▶ **Material for this task**:
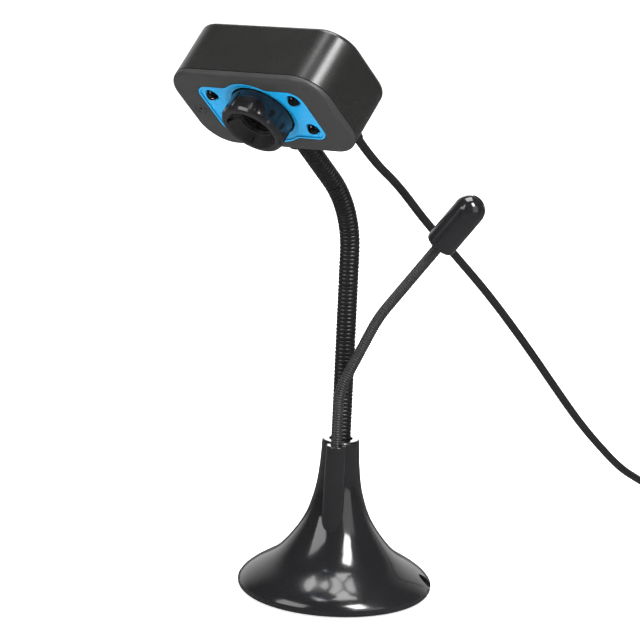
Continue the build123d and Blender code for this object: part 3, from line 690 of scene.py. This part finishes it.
boardValues = {
    "chips": [  # x, y, wide, tall, thick, and the board's face it stands on, in millimetres
        (-13, 5, 7, 7, 0.9, -15.8), (-14, -7, 5, 4, 0.8, -15.8), (14, 6, 4, 3, 1.1, -15.8),
        (15, -4, 3, 5, 1.0, -15.8), (-19, 0, 1.6, 3.2, 0.6, -15.8), (18, -10, 2.4, 1.2, 0.6, -15.8),
        (-8, -12, 2.4, 1.2, 0.6, -15.8), (24, 1, 1.6, 3.2, 0.6, -6.4), (-24, -3, 1.6, 3.2, 0.6, -6.4),
        (13, 10.5, 3.2, 1.6, 0.6, -6.4),
        (-13, -10.5, 3.2, 1.6, 0.6, -6.4),
    ],
}


def makeBoardParts():
    work = bmesh.new()
    for x, y, wide, tall, thick, face in boardValues["chips"]:
        size = (wide * millimetre, tall * millimetre, thick * millimetre)
        centre = Vector((x, y, face + thick / 2)) * millimetre
        brick(work, size, headPlace @ Matrix.Translation(centre))
    finishPiece("boardParts", work, finish["satinBlack"], "head")


makeLampInsides()
makeBoardParts()
print("head insides done")

# ---- finishes of the CAD parts that stay

partFinish = {
    "glossBlack": ["base_shell", "focus_ring", "mic_housing", "mic_cap"],
    "satinBlack": ["base_plate", "head_back", "neck_collar", "lens_holder", "lens_barrel", "coil_tie"],
    "bezelGrey": ["head_front"],
    "trimBlue": ["trim_plate"],
    "zincSteel": ["base_screws", "neck_nut", "head_screws", "board_screws", "ferrule_nut"],
    "castSteel": ["base_ballast"],
    "foamBlack": ["foot_pad", "mic_holder"],
    "boardGreen": ["lamp_board", "main_board"],
    "lampClear": ["lamp_1", "lamp_2", "lamp_3", "lamp_4", "status_lamp"],
    "lensGlass": ["front_lens", "rear_lens"],
    "cordBlack": ["cord_relief", "plug_grip"],
    "plugSteel": ["plug_shield"],
    "tongueWhite": ["plug_tongue"],
    "micCan": ["mic_element"],
    "sensorDark": ["image_sensor"],
}


def paintParts():
    for name, parts in partFinish.items():
        for part in parts:
            setMaterial(nodes[part], finish[name])


paintParts()
print("parts painted")
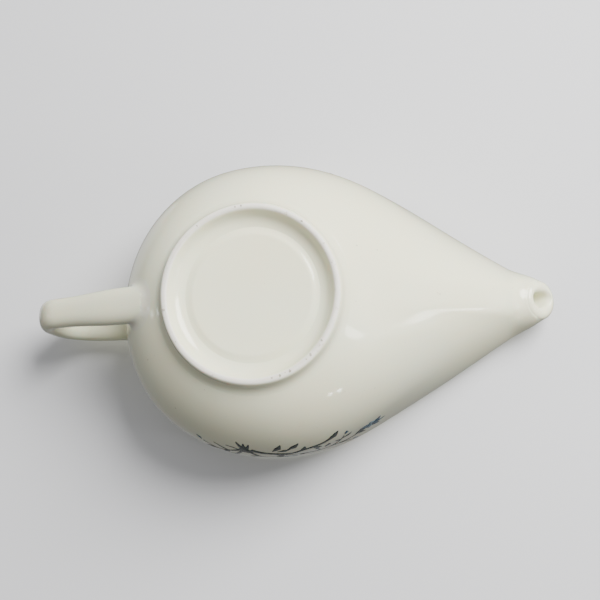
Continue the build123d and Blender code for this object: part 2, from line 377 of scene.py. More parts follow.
def fired(point):
    """The slight slump of a hand-finished casting: nothing at the foot, up to a millimetre above."""
    x, y, z = point
    lift = smooth((z - FOOT_H) / 22)
    shift = 0.6 * exp(-((x + 5) / 24) ** 2) - 0.95 * exp(-((x - 38) / 17) ** 2)
    squeeze = 1 - 0.017 * exp(-((x - 2) / 18) ** 2)
    corner = exp(-(((x + 34) / 20) ** 2 + ((y - 26) / 20) ** 2))
    return (x - 0.9 * corner * lift, y * (1 + (squeeze - 1) * lift) + (shift + 0.7 * corner) * lift, z)


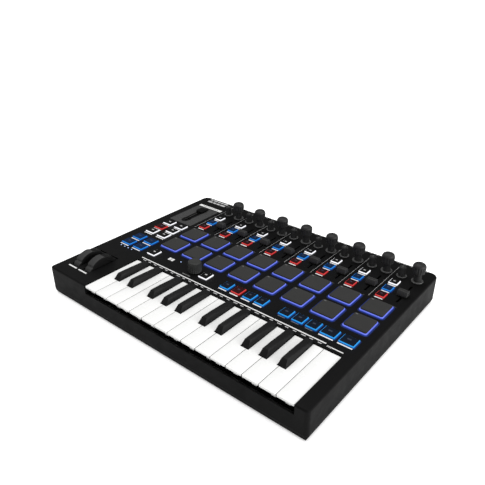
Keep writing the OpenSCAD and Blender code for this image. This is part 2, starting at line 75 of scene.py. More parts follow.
def solids_of(node):
    """Boxes of a CAD node's separate solids, in millimetres, sorted left to right and then front to back."""
    mesh = bmesh.new()
    mesh.from_mesh(frame["nodes"][node].data)
    bmesh.ops.remove_doubles(mesh, verts=mesh.verts, dist=1e-6)
    seen, boxes = set(), []
    for start in mesh.verts:
        if start in seen:
            continue
        seen.add(start)
        group, waiting = [], [start]
        while waiting:
            vert = waiting.pop()
            group.append(vert.co / MM)
            for edge in vert.link_edges:
                other = edge.other_vert(vert)
                if other not in seen:
                    seen.add(other)
                    waiting.append(other)
        boxes.append((Vector(map(min, zip(*group))), Vector(map(max, zip(*group)))))
    mesh.free()
    return sorted(boxes, key=lambda b: (round(b[0].x), round(b[0].y)))


def middle(bounds):
    return (bounds[0].x + bounds[1].x) / 2, (bounds[0].y + bounds[1].y) / 2


case_low, case_high = box("top_cover")
DECK = case_high.z
FLANGE = 0.8  # how far a pad's or button's hidden flange stands out on each side
SEEN_KEY = 73.3  # length of a white key in front of the deck
key_left = box("white_key_1")[0].x
key_right = box("white_key_15")[1].x
key_front = box("white_key_1")[0].y
key_back = key_front + SEEN_KEY


# ---------------------------------------------------------------- node materials

def add_node(tree, kind, settings=None, **inputs):
    """Adds a shader node; an input named Base_Color sets or links the socket "Base Color"."""
    made = tree.nodes.new("ShaderNode" + kind)
    for key, value in (settings or {}).items():
        setattr(made, key, value)
    for key, value in inputs.items():
        connect(tree, made.inputs[key.replace("_", " ")], value)
    return made


def connect(tree, socket, value):
    if isinstance(value, bpy.types.NodeSocket):
        tree.links.new(value, socket)
    else:
        socket.default_value = value


def calc(tree, operation, first, second=0.0, clamp=False):
    made = add_node(tree, "Math", {"operation": operation, "use_clamp": clamp})
    connect(tree, made.inputs[0], first)
    connect(tree, made.inputs[1], second)
    return made.outputs[0]


def blend_color(tree, amount, first, second):
    made = add_node(tree, "Mix", {"data_type": "RGBA"})
    connect(tree, made.inputs[0], amount)
    connect(tree, made.inputs[6], first)
    connect(tree, made.inputs[7], second)
    return made.outputs[2]


def shade(color, factor):
    return tuple(min(1.0, c * factor) for c in color[:3]) + (1.0,)


def new_material(name):
    """An empty node material, with its tree and the object coordinates."""
    material = bpy.data.materials.new(name)
    material.use_nodes = True
    tree = material.node_tree
    tree.nodes.clear()
    return material, tree, add_node(tree, "TexCoord").outputs["Object"]


def output(tree, surface):
    tree.links.new(surface.outputs[0], add_node(tree, "OutputMaterial").inputs[0])


def noise(tree, place, scale, detail, roughness):
    return add_node(tree, "TexNoise", Vector=place, Scale=scale, Detail=detail,
                    Roughness=roughness).outputs[0]


def moulded(name, color, rough, grain, depth, edge=0.3, wear_and_highlight=0.25, gloss=0.3,
            metal=0.0, vary=0.12, sheen=0.0, ribs=None, holes=None, side_shade_paint=1.0):
    """A moulded, rubber or metal surface: fine grain, slow colour and roughness changes, soft edges lightened
    partly as wear and partly as a painted highlight.

    grain is in waves per metre, depth and edge in millimetres. ribs is (axis, waves per metre, depth),
    holes is waves per metre of a grid of dark dots, and the side factor darkens faces that look left or right
    as painted shade.
    """
    material, tree, place = new_material(name)
    fine = noise(tree, place, grain, 3.0, 0.6)
    patches = noise(tree, place, 28.0, 3.0, 0.55)
    smudges = noise(tree, place, 90.0, 4.0, 0.65)

    soft = add_node(tree, "Bevel", {"samples": 4}, Radius=edge * MM).outputs[0]
    true_normal = add_node(tree, "NewGeometry").outputs["Normal"]
    facing = add_node(tree, "VectorMath", {"operation": "DOT_PRODUCT"})
    tree.links.new(soft, facing.inputs[0])
    tree.links.new(true_normal, facing.inputs[1])
    edge_mask = calc(tree, "MULTIPLY", calc(tree, "SUBTRACT", 1.0, facing.outputs["Value"]), 6.0, True)
    edge_mask = calc(tree, "MULTIPLY", edge_mask, calc(tree, "MULTIPLY", smudges, 1.6, True))

    tone = blend_color(tree, patches, shade(color, 1.0 - vary), shade(color, 1.0 + vary))
    tone = blend_color(tree, calc(tree, "MULTIPLY", fine, vary), tone, shade(color, 1.0 + 3.0 * vary))
    # edges lightened towards a paler tone: partly real wear, partly a painted highlight on the rounded edges
    tone = blend_color(tree, calc(tree, "MULTIPLY", edge_mask, wear_and_highlight), tone, shade(color, 2.6))

    parts = add_node(tree, "SeparateXYZ", Vector=place).outputs
    if holes:
        grid = [calc(tree, "SINE", calc(tree, "MULTIPLY", parts[i], holes * math.tau)) for i in (0, 1)]
        dots = calc(tree, "GREATER_THAN", calc(tree, "MULTIPLY", grid[0], grid[1]), 0.1)
        tone = blend_color(tree, dots, tone, shade(color, 0.25))
    # painted shade: faces that look left or right are darkened by the side factor, standing for the shade in
    # the gaps between keys
    if side_shade_paint < 1.0:
        sideways = calc(tree, "ABSOLUTE", add_node(tree, "SeparateXYZ", Vector=true_normal).outputs[0])
        tone = blend_color(tree, calc(tree, "GREATER_THAN", sideways, 0.8), tone, shade(color, side_shade_paint))

    uneven = calc(tree, "MULTIPLY", calc(tree, "SUBTRACT", smudges, 0.5), 0.28)
    roughness = calc(tree, "ADD", rough, uneven, True)
    roughness = calc(tree, "SUBTRACT", roughness, calc(tree, "MULTIPLY", edge_mask, 0.12), True)

    height = fine
    if ribs:
        axis, waves, rib_depth = ribs
        wave = calc(tree, "SINE", calc(tree, "MULTIPLY", parts["XYZ".index(axis)], waves * math.tau))
        height = calc(tree, "ADD", calc(tree, "MULTIPLY", wave, rib_depth / depth), fine)
    bump = add_node(tree, "Bump", Strength=1.0, Distance=depth * MM, Height=height, Normal=soft)

    surface = add_node(tree, "BsdfPrincipled", Base_Color=tone, Roughness=roughness, Metallic=metal,
                       Specular_IOR_Level=gloss, Sheen_Weight=sheen, Normal=bump.outputs[0])
    output(tree, surface)
    return material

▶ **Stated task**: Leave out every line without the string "scene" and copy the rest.

▶ **Result below**:
Continue the build123d and Blender code for this object: part 3, from line 690 of scene.py. This part finishes it.
Continue the build123d and Blender code for this object: part 2, from line 377 of scene.py. More parts follow.
Keep writing the OpenSCAD and Blender code for this image. This is part 2, starting at line 75 of scene.py. More parts follow.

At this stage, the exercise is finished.